More than 200,000 Californians are going to quit smoking rather than pay the new higher tax on tobacco products, state fiscal analysts are predicting.

Proposition 99, approved by voters last November, raises the excise tax on cigarettes from the current 10 cents a pack to 35 cents, and on other tobacco products by about 40 percent.The initiative, which went into effect Sunday, is expected to raise about $600 million a year, money earmarked for medical and environmental programs to be be determined by the legislature and the governor.

At least a fifth of the money will be used to educate children on the dangers of smoking and for programs to reduce smoking.

Some retailers and wholesalers reported that cigarette sales were up last week, apparently because smokers stockpiled the product before the new tax went into effect.

State analysts believe there will be an 8 percent overall reduction - or 160 million fewer packs sold in the state - during the upcoming year because of the new tax.

The reduction will not come from smokers smoking less but from some smokers quitting altogether, according to Dan Rabovski, a revenue and taxation expert with state legislative analyst's office, who cited studies on the impact of previous price increases on cigarettes.

If an average California smoker puffs two packs a day, an 8 percent reduction would mean that 228,000 smokers are going to quit this year in California.

Californians already smoke less than residents of other states, according to a recent California Health Care Poll.

The statewide public opinion poll found that 26 percent of the state's residents smoked, compared with a national average of 37 percent.

Also, the poll found, of those Californians who do smoke, 45 percent said they had tried to quit within the past year. The survey was taken before the passage of Proposition 99.

Under the terms of the initiative, 20 percent of the revenue collected through the tax increase must be spent on "programs for the prevention and reduction of tobacco use, primarily among children, through school and community health education programs."

The initiative requires that 35 percent of the money be deposited in a "hospital services" account to pay for the treatment of patients who cannot afford medical care. The care is not limited to medical conditions resulting from tobacco use.

Ten percent of the money will be used to pay doctors treating patients who cannot afford to pay, 5 percent must be used for research into tobacco-related diseases, and 5 percent for various park and wildlife projects.

The remaining 25 percent may be used for any of the other medical or environmental purposes already receiving a portion of the revenue.

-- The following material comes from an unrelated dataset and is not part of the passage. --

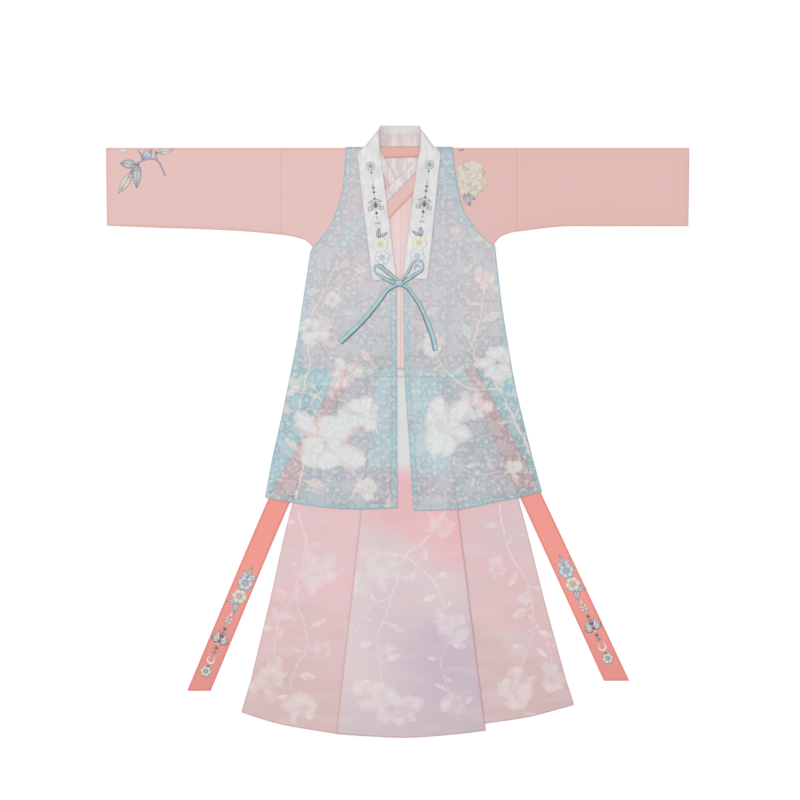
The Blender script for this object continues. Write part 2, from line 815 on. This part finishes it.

Gov. George Deukmejian's budget proposal for the 1989-90 fiscal year will include proposals for spending the $600 million expected to be raised during that fiscal year, according to his staff.

The spending plan, to be made public Jan. 9, also suggests appropriations for the $300 million expected to be raised during the last half of the current fiscal year, which ends June 30.

The governor, who does not smoke, opposed the initiative because he said he was opposed to any increase in taxes.